Burhanudin mencontohkan, Ganjar Pranowo saat ini memang unggul dalam beberapa survei elektabilitas. Namun, ia hanya unggul tipis dengan pesaing terdekatnya yakni Prabowo Subianto dan Anies Baswedan.
“Tiga nama teratas ini tidak ada yang dapat nilai 35%,” kata Burhanudin.
Dalam perspektif Burhanudin, ada beberapa skenario dalam membaca peta bursa capres saat ini. Pertama, Megawati harus menghadapi dilema apakah akan mengusung Ganjar atau memilih Puan Maharani sebagai calon dari PDIP. Jika akhirnya PDIP memilih Puan, Ganjar bisa saja menyeberang ke partai lain.
“Kemungkinan diusung Gokar, entah sebagai capres atau cawapres,” katanya.
Skenario lainnya, PDIP bisa saja berkoalisi dengan Gerindra untuk mengusung pasangan Prabowo dan Puan. Namun, menurut Burhanudin, dalam skenario ini previlese presidential threshold yang dimiliki PDIP justru akan dinikmati oleh Gerindra.
Skenario lainnya, Puan bisa saja tetap didorong menjadi capres dengan Jenderal Andika Perkasa sebagai calon wakil presiden. “Atau bisa juga dengan Gus Yahya [Ketua Umum PBNU Yahya Cholil Staquf],” katanya.
Gerindra juga punya dilema sendiri meskipun sudah menggandeng Muhaimin Iskandar. Sebab menurut Burhanudin, Prabowo sebetulnya punya kencederungan untuk memilih Khofifah Indar Parawangsa, ketimbang Cak Imin.
“Sementara Anies, kalau berjodoh dengan Nasdem, bisa saja diusung sebagai capres meskipun harus tetap menggandeng partai lain. Bisa PKS atau Demokrat,” ujarnya.

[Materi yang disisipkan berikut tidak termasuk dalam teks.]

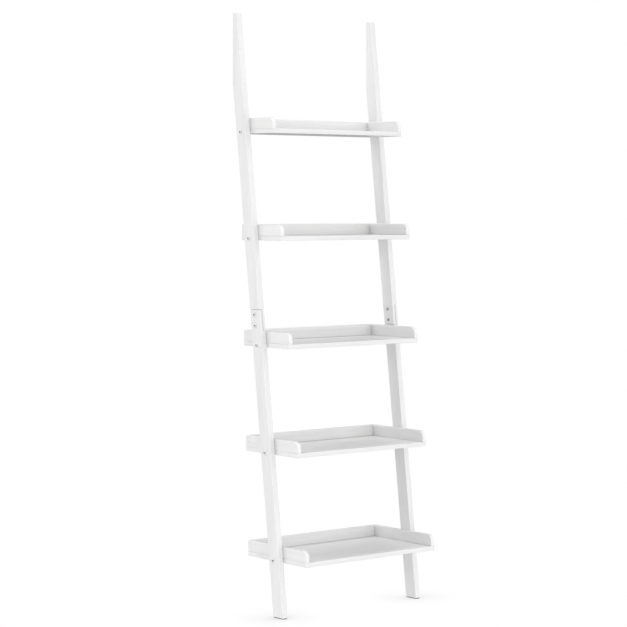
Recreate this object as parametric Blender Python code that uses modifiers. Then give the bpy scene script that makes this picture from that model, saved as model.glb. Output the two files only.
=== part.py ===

Sementara itu, Pengamat politik Universitas Al Azhar Ujang Komarudin memprediksi Megawati akan lebih memilih Puan Maharani sebagai capres dari PDIP. Sementara Ganjar, masih harus meningkatkan elektabilitas terlebih dahulu agar PDIP mau berpaling memilih dirinya.
“Kecuali nanti ada kejadian luar biasa yang membuat PDIP harus mendukung capres lainnya,” katanya kepada Katadata.
Kendati demikian, menurut Ujang semua nama-nama yang mulai bermunculan saat ini punya kans yang sama besar untuk bisa menjadi capres dan cawapres. Adapun kuncinya adalah menaikkan elektabilitas agar memiliki daya tawar yang tinggi.
“Masih ada banyak waktu bagi parpol dan sosok capres-cawapres untuk bermanuver,” katanya.